Obama is no FDR
Circumstances and GOP gainsaying have throttled the president's ambitions
Jules Witcover
6:01 PM EDT, August 10, 2010
Even before taking office nearly 17 months ago, President Barack Obama was being touted by hopeful Democrats as the next Franklin D. Roosevelt — he of the fabled "first hundred days" and the New Deal that was credited, with some dispute, with pulling the country out of the Great Depression.
Mr. Obama's own spurt of action and remedial legislation upon taking office was not quite so swift. But in his second year, by pushing and shoving, by coaxing members of his own party in Congress, he did achieve historic health insurance reform.
He has continued with a list of other notable accomplishments to make the case, also amid dispute, that he is slowly but surely pulling the country out of what's now widely being called the Great Recession.
But because of the grinding pace of recovery, accompanied by nagging joblessness that has inhibited public optimism about progress on Main Street, the early comparisons with FDR have waned — with the lively assistance of the Republican leadership in Congress, which has been all too ready to answer no to Mr. Obama's every overture.
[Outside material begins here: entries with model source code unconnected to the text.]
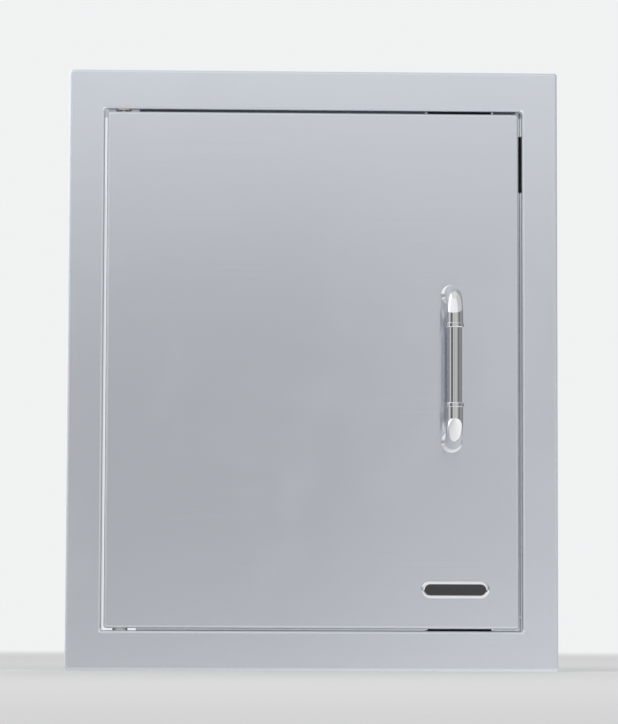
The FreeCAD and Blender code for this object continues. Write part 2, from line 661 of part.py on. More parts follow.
def pin_carrier():
    """The bracket inside the leaf that guides the sprung pin."""
    left = DOOR_LEFT + DOOR_SHEET
    right = PIVOT_X + CARRIER_REACH
    back = LIP_FRONT_Y - CARRIER_BACK_GAP
    body = box(left, left + CARRIER_SHEET, SKIN_INNER_Y, back, LOWER_LEG_Z - CARRIER_FOOT,
               UPPER_LEG_Z + CARRIER_SHEET)
    for z in (LOWER_LEG_Z, UPPER_LEG_Z):
        body = body.fuse(box(left, right, SKIN_INNER_Y, back, z, z + CARRIER_SHEET))
    bore = pivot_rod(PIN_RADIUS + RUNNING_CLEARANCE, LOWER_LEG_Z - PAST, UPPER_LEG_Z + 2 * PAST)
    return body.removeSplitter().cut(bore)


def socket_carrier():
    """The bracket inside the leaf that backs the lower bush."""
    left = DOOR_LEFT + DOOR_SHEET
    floor = DOOR_BOTTOM + DOOR_SHEET
    shelf = floor + SOCKET_SHELF
    back = LIP_FRONT_Y - CARRIER_BACK_GAP
    body = box(left, left + CARRIER_SHEET, SKIN_INNER_Y, back, floor + SOCKET_WEB_START,
               shelf + SOCKET_WEB_RISE)
    body = body.fuse(box(left, PIVOT_X + CARRIER_REACH, SKIN_INNER_Y, back, shelf, shelf + CARRIER_SHEET))
    return body.removeSplitter().cut(pivot_rod(BUSH_RADIUS, shelf - PAST, shelf + 2 * PAST))


def bottom_bush():
    """The lower pivot's plastic bush in the leaf."""
    top = DOOR_BOTTOM + DOOR_SHEET + SOCKET_SHELF + CARRIER_SHEET + BUSH_STAND
    body = pivot_rod(BUSH_RADIUS, DOOR_BOTTOM, top)
    return body.cut(pivot_rod(PIN_RADIUS + RUNNING_CLEARANCE, DOOR_BOTTOM - PAST, top + PAST))


def sprung_pin():
    """The upper pivot: a pin that slides down in the leaf to free it from the frame."""
    top = DOUBLER_END_Z + PIN_RISE
    pin = pivot_rod(PIN_RADIUS, LEVER_Z - PIN_TAIL, top)
    pin = pin.makeFillet(PIN_NOSE, [edge for edge in pin.Edges if edge.BoundBox.ZMin > top - 0.1])
    return pin.cut(rod(LEVER_RADIUS, (PIVOT_X, PIVOT_Y, LEVER_Z), (PIVOT_X, DOOR_BACK_Y, LEVER_Z)))


def pin_collar():
    """The collar on the sprung pin that its spring pushes up against the upper guide leg."""
    body = pivot_rod(COLLAR_RADIUS, COLLAR_TOP_Z - COLLAR_HEIGHT, COLLAR_TOP_Z)
    return body.cut(pivot_rod(PIN_RADIUS, COLLAR_TOP_Z - COLLAR_HEIGHT - PAST, COLLAR_TOP_Z + PAST))


def pin_lever():
    """The finger lever on the sprung pin, out through the slot in the liner."""
    inner = DOOR_BACK_Y + KNOB_STANDOFF
    outer = inner + KNOB_LENGTH
    stem = rod(LEVER_RADIUS, (PIVOT_X, PIVOT_Y, LEVER_Z), (PIVOT_X, inner + 1, LEVER_Z))
    knob = rod(KNOB_RADIUS, (PIVOT_X, inner, LEVER_Z), (PIVOT_X, outer, LEVER_Z))
    return stem.fuse(knob.makeFillet(KNOB_EDGE, edges_at(knob, outer)))


def pin_spring():
    """The coil spring between the lower guide leg and the collar."""
    return coil(LOWER_LEG_Z + CARRIER_SHEET, COLLAR_TOP_Z - COLLAR_HEIGHT)


def handle_tube():
    """The straight steel grip."""
    reach = GRIP_VISIBLE / 2 + GRIP_INSERT
    return tube(GRIP_RADIUS, GRIP_RADIUS - GRIP_WALL, (HANDLE_X, GRIP_Y, HANDLE_Z - reach),
                (HANDLE_X, GRIP_Y, HANDLE_Z + reach))


def handle_elbow():
    """The upper cast end: a flanged leg that bends down into a beaded sleeve for the grip."""
    leg_z = LEG_ZS[0]
    bend_y = GRIP_Y + ELBOW_BEND
    bend_z = leg_z - ELBOW_BEND
    end_z = HANDLE_Z + GRIP_VISIBLE / 2
    leg = rod(ELBOW_RADIUS, (HANDLE_X, FACE_Y, leg_z), (HANDLE_X, bend_y, leg_z))
    circle = Part.Circle(Vector(HANDLE_X, bend_y, leg_z), Vector(0, 1, 0), ELBOW_RADIUS)
    disc = Part.Face(Part.Wire([circle.toShape()]))
    bend = disc.revolve(Vector(HANDLE_X, bend_y, bend_z), Vector(1, 0, 0), 90)
    sleeve = rod(ELBOW_RADIUS, (HANDLE_X, GRIP_Y, bend_z), (HANDLE_X, GRIP_Y, end_z))
    bead = rod(BEAD_RADIUS, (HANDLE_X, GRIP_Y, end_z), (HANDLE_X, GRIP_Y, end_z + BEAD_WIDTH))
    bead = bead.makeFillet(BEAD_EDGE, [edge for edge in bead.Edges if edge.BoundBox.ZLength < 0.1])
    flange = rod(FLANGE_RADIUS, (HANDLE_X, FACE_Y, leg_z), (HANDLE_X, FACE_Y - FLANGE_THICKNESS, leg_z))
    flange = flange.makeFillet(FLANGE_EDGE, edges_at(flange, FACE_Y - FLANGE_THICKNESS))
    body = leg.fuse([bend, sleeve, bead, flange]).removeSplitter()
    bore = rod(GRIP_RADIUS, (HANDLE_X, GRIP_Y, end_z - PAST), (HANDLE_X, GRIP_Y, end_z + GRIP_INSERT))
    thread = rod(THREAD_RADIUS, (HANDLE_X, FACE_Y + PAST, leg_z), (HANDLE_X, FACE_Y - THREAD_DEPTH, leg_z))
    return body.cut([bore, thread])


def handle_elbow_bottom():
    """The lower cast end, the same piece turned over."""
    return handle_elbow().mirror(Vector(HANDLE_X, 0, HANDLE_Z), Vector(0, 0, 1))


def handle_stiffener():
    """The channel behind the face that spreads the handle's pull."""
    low = LEG_ZS[1] - STIFFENER_OVERHANG
    high = LEG_ZS[0] + STIFFENER_OVERHANG
    half = STIFFENER_HALF_WIDTH
    bend = half - STIFFENER_SHEET
    body = box(HANDLE_X - half, HANDLE_X + half, SKIN_INNER_Y, SKIN_INNER_Y + STIFFENER_HEIGHT, low, high)
    body = body.cut(box(HANDLE_X - bend, HANDLE_X + bend, SKIN_INNER_Y + STIFFENER_SHEET,
                        SKIN_INNER_Y + STIFFENER_HEIGHT + PAST, low - PAST, high + PAST))
    for z in LEG_ZS:
        body = body.cut(rod(HANDLE_HOLE_RADIUS, (HANDLE_X, SKIN_INNER_Y - PAST, z),
                            (HANDLE_X, SKIN_INNER_Y + 2 * PAST, z)))
    return body


def handle_washers():
    """The washers under the handle's screw heads."""
    y = SKIN_INNER_Y + STIFFENER_SHEET
    group = []
    for z in LEG_ZS:
        group.append(tube(WASHER_RADIUS, WASHER_HOLE_RADIUS, (HANDLE_X, y, z),
                          (HANDLE_X, y + WASHER_THICKNESS, z)))
    return Part.makeCompound(group)


def handle_screws():
    """The two screws that hold the handle from inside the leaf."""
    y = SKIN_INNER_Y + STIFFENER_SHEET + WASHER_THICKNESS
    group = []
    for z in LEG_ZS:
        group.append(screw((HANDLE_X, y, z), (0, -1, 0), HANDLE_SCREW_HEAD, THREAD_RADIUS, THREAD_DEPTH))
    return Part.makeCompound(group)


def badge_plate():
    """The bare oval plate low on the face, with a domed rim round a sunk field."""
    body = capsule(BADGE_LENGTH, BADGE_HEIGHT, BADGE_FRONT_Y, BADGE_BACK_Y, BADGE_X, BADGE_Z)
    body = body.makeFillet(BADGE_EDGE, edges_at(body, BADGE_FRONT_Y))
    return body.cut(capsule(BADGE_LENGTH - 2 * BADGE_RIM, BADGE_HEIGHT - 2 * BADGE_RIM,
                            BADGE_FRONT_Y - PAST, BADGE_FRONT_Y + BADGE_RECESS, BADGE_X, BADGE_Z))


def badge_inlay():
    """The dark field of the oval plate."""
    floor = BADGE_FRONT_Y + BADGE_RECESS
    return capsule(BADGE_LENGTH - 2 * BADGE_RIM, BADGE_HEIGHT - 2 * BADGE_RIM, floor - INLAY_THICKNESS,
                   floor, BADGE_X, BADGE_Z)


def badge_pad():
    """The adhesive pad behind the oval plate."""
    return capsule(BADGE_LENGTH - 2 * PAD_MARGIN, BADGE_HEIGHT - 2 * PAD_MARGIN, BADGE_BACK_Y, FACE_Y,
                   BADGE_X, BADGE_Z)


nodes = {
    "face_frame": face_frame(),
    "stop_rail_top": stop_rail_end(),
    "stop_rail_bottom": mirrored(stop_rail_end()),
    "stop_rail_latch": stop_rail_latch(),
    "latch_bumper": latch_bumper(),
    "hinge_doubler_top": hinge_doubler(BUSH_RADIUS),
    "hinge_doubler_bottom": mirrored(hinge_doubler(PIN_RADIUS)),
    "top_bush": top_bush(),
    "bottom_pivot_pin": bottom_pivot_pin(),
    "thrust_washer": thrust_washer(),
    "catch_case_top": catch_case(),
    "catch_case_bottom": mirrored(catch_case()),
    "catch_poles_top": catch_poles(),
    "catch_poles_bottom": mirrored(catch_poles()),
    "catch_magnet_top": catch_magnet(),
    "catch_magnet_bottom": mirrored(catch_magnet()),
    "catch_screws_top": catch_screws(),
    "catch_screws_bottom": mirrored(catch_screws()),
    "door_skin": door_skin(),
    "door_liner": door_liner(),
    "liner_rivets": liner_rivets(),
    "strike_plate_top": strike_plate(),
    "strike_plate_bottom": mirrored(strike_plate()),
    "strike_rivets_top": strike_rivets(),
    "strike_rivets_bottom": mirrored(strike_rivets()),
    "access_plugs": access_plugs(),
    "pin_carrier": pin_carrier(),
    "socket_carrier": socket_carrier(),
    "bottom_bush": bottom_bush(),
    "pin_spring": pin_spring(),
    "handle_tube": handle_tube(),
    "handle_elbow_top": handle_elbow(),
    "handle_elbow_bottom": handle_elbow_bottom(),
    "handle_stiffener": handle_stiffener(),
    "handle_washers": handle_washers(),
    "handle_screws": handle_screws(),
    "badge_plate": badge_plate(),
    "badge_inlay": badge_inlay(),
    "badge_pad": badge_pad(),
    "sprung_pin": sprung_pin(),
    "pin_collar": pin_collar(),
    "pin_lever": pin_lever(),
}

os.makedirs("parts", exist_ok=True)
for name, shape in nodes.items():
    if not shape.isValid():
        print("not valid:", name)
    shape.exportStep("parts/" + name + ".step")
    print(name, len(shape.Solids), "solid(s),", round(shape.Volume / 1000, 2), "cm3")
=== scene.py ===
import json
import math

import bmesh
import bpy
from bpy.props import FloatProperty, FloatVectorProperty, IntProperty, PointerProperty
from mathutils import Matrix, Vector


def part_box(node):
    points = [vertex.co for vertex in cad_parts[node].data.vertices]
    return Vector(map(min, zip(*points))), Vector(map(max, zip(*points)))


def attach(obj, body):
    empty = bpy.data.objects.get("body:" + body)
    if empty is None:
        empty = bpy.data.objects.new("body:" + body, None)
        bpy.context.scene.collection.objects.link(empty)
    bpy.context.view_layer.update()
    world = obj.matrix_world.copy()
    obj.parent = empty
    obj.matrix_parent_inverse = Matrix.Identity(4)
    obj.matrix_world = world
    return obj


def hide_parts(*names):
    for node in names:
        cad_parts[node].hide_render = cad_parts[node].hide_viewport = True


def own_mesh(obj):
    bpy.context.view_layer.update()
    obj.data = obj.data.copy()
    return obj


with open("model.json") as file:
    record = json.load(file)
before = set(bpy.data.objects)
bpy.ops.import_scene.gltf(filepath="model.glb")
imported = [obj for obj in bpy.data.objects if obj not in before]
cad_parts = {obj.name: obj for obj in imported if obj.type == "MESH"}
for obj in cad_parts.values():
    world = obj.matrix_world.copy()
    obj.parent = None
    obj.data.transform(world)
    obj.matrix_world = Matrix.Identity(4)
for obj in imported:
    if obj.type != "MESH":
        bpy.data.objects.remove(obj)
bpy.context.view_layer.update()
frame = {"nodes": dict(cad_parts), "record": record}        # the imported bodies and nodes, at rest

bl_info = {
    "name": "Island Access Door",
    "version": (1, 0, 0),
    "blender": (4, 5, 0),
    "location": "View3D > Sidebar > Access Door",
    "description": "Finishes the pieces of a flush stainless access door round its packed frame",
    "category": "Add Mesh",
}

# Everything is in metres: X to the right, Y into the island, Z up.
MM = 0.001


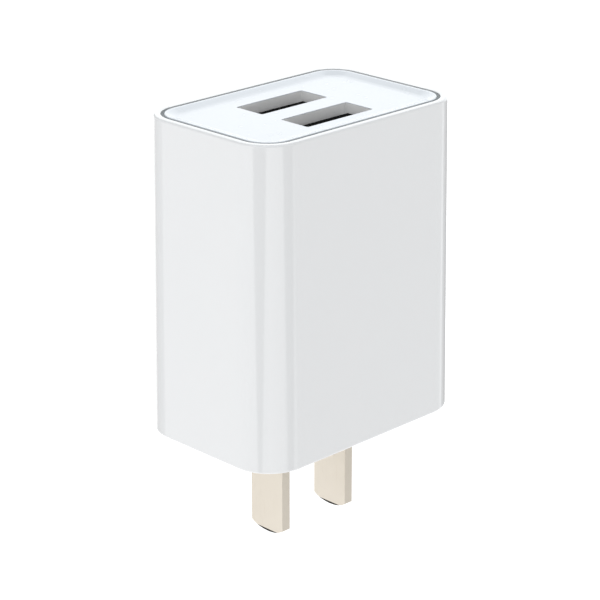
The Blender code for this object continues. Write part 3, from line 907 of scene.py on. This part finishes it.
@dataclass
class Blades:
    """Two flat plated blades with a shallow round tip, ground on both broad faces."""

    tip_radius: float = 5.7 * MM
    tip_chamfer: float = 0.40 * MM
    tip_slope: float = 0.30
    # Least downward share of a lead-in face's normal that gets the painted dark reflection.
    painted_reflection_fall: float = 0.20
    edge_round: float = 0.05 * MM
    long_edge: float = 5.0 * MM
    circle_steps: int = 160
    smooth_angle: float = 25.0
    merge_angle: float = 0.5

    def build(self) -> None:
        """Model the left blade, copy it to the right and dress both."""
        low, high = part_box("blade_left")
        left = self.shape(low, high)
        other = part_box("blade_right")[0]
        right = left.copy("blade_plate_right", (other.x - low.x, 0, 0))
        for piece, node in ((left, "blade_left"), (right, "blade_right")):
            piece.place(BLADE_PLATE, "blade", node)
            # The narrow sides get the sheared finish: its rougher grain is real, its darker
            # colour is painted shade.
            piece.paint(BLADE_SHEARED_PAINTED_SHADE, lambda centre, normal: abs(normal.y) > FACING)
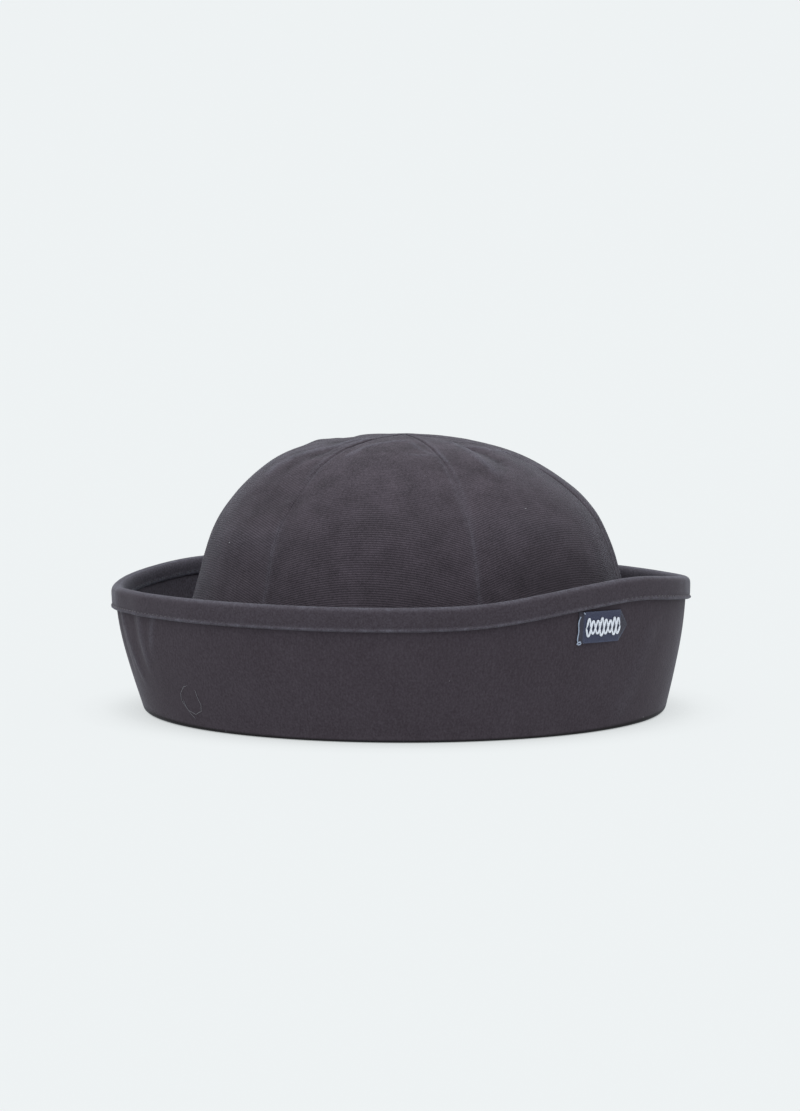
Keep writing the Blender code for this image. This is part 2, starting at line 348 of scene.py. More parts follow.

The Democratic president has made various attempts to deal with the unemployment rate, currently stalled at 9.5 percent (or much higher if workers who have stopped looking are included). Legislation to help localities and states to keep teachers and first responders on their payrolls is an example, as is the push for extended jobless benefits.
But with the Republicans intensifying warnings of federal deficit catastrophe — something they seemed not to worry about while running through the Bill Clinton surplus and beyond during their late administration — Mr. Obama's inclinations to emulate FDR are being throttled.
If ever there was a time for a massive federal job-creation program akin to those of the early New Deal, this is it. Indeed, projects such as road building, parks improvement and a range of other public works are going forward under the Obama stimulus package, but somehow they're escaping wide public awareness.
Mr. Obama regularly mentions them now that he is aggressively on the campaign trail, looking to the November congressional and gubernatorial elections. And Vice President Joe Biden, the man in charge of overseeing the implementation of the American Reinvestment and Recovery Act, has been trumpeting them in his sometimes overboard fashion.
But for all of Mr. Obama's references to how the nation was driven "into the ditch" by the Republicans in the Bush years, and how they have stood aside while the Democrats have struggled to push it out, the idea that everything possible is being done to put America back to work has not begun to come through.
It's hard for unemployed workers, who on average have been jobless for a year or more despite their skills, to understand the sudden concern over the mounting federal deficit. They wonder why it should be taking precedence over Uncle Sam putting the jobless to work on a grander scale, especially with so much decaying infrastructure at home needing attention.
Particularly grating is how billions of taxpayer dollars continue to pour into propping up governments in Iraq and Afghanistan amid endless political bickering there and tales of widespread corruption to boot. For all the Obama administration's denials that it is trapped into nation building in both places, that's what it looks like to many on Main Street America.
If there weren't midterm elections on the calendar less than three months from now, Mr. Obama could afford politically to wait for the results of his economic recovery to bear fruit in terms of the rising employment he insists will materialize if only voters can be patient.
But in an environment where many corporations that were given a government hand are accumulating major profits but not hiring, choosing to squeeze more productivity out of fewer workers, not only impatience but public anger is inevitable.
Inevitably, too, these sentiments are being focused not on tight-fisted corporate management but on the man who sits behind the Oval Office desk where, as Harry Truman so accurately said, the buck always stops.